Sandia has filed for a patent on the pellet technology, which could have commercial applications. “We figured out a binderless process to make industrially relevant pellets,” Tina says.

The project began six years ago and the Sigma Team was formalized in 2009. It is funded by the DOE Office of Nuclear Energy. Tina has been involved from the beginning, tapping a background in nuclear weapons cleanup. She has been at Sandia 18 years and previously worked on removal of radiological ions from liquid tanks.

Seeking capture and removal solutions.

“Over the years, through my career, I’ve gone back to working on materials associated with separations and waste forms for radiological elements,” she says.

The Sigma Team is seeking capture and removal solutions for all the volatile gases involved in reprocessing. Sandia’s iodine and MOFs research was featured in two recent articles in the Journal of the American Chemical Society authored by Tina and team members Dorina Sava (1114), Mark Rodriguez (1822), Jeffery Greathouse (6915), Paul Crozier (1426), Terry Garino (1816), David Rademacher (1114), Ben Cipiti (6223), Haiqing Liu (1114), Greg Halder, Peter Chupas, and Chapman. Chupas, Halder, and Chapman are from Argonne.
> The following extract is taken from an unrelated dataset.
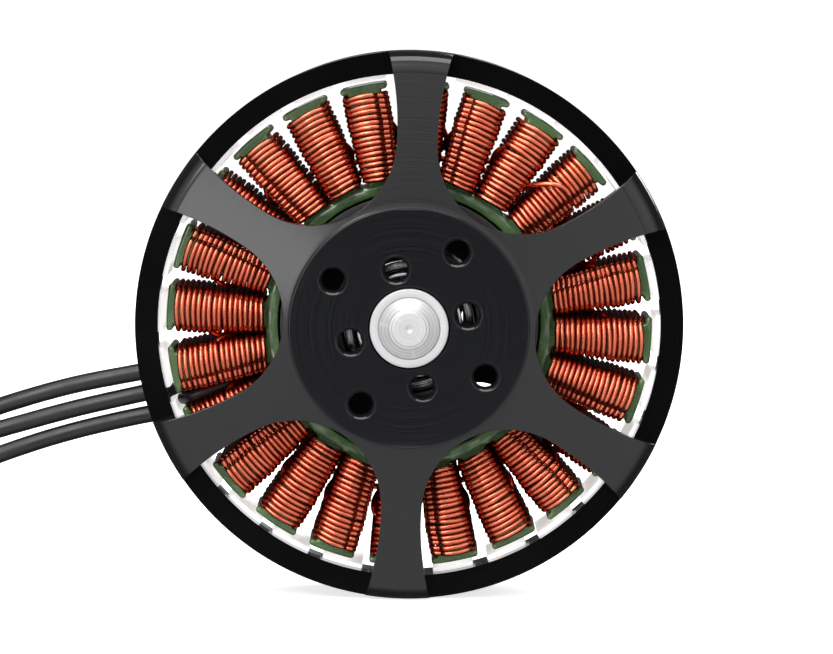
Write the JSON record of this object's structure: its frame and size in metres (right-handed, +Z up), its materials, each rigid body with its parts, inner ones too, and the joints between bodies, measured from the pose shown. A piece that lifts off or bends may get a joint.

“The most important thing we did was introduce a new class of materials to nuclear waste remediation,” says Dorina, postdoctoral appointee on the project. She joined the team 18 months ago from the University of South Florida, where she did graduate work on such materials.

Tina says a third paper was published this year in Industrial & Engineering Chemistry Research that shows the incorporation of MOFs with iodine in a one-step process, low-temperature glass waste form. “We have a volatile off-gas capture using a MOF and we have a durable waste form,” Tina says.

She and her colleagues are continuing their research into new and optimized MOFs for enhanced volatile gas separation and capture. “We are looking at a broad range of materials and learning from them to make new materials,” Tina says.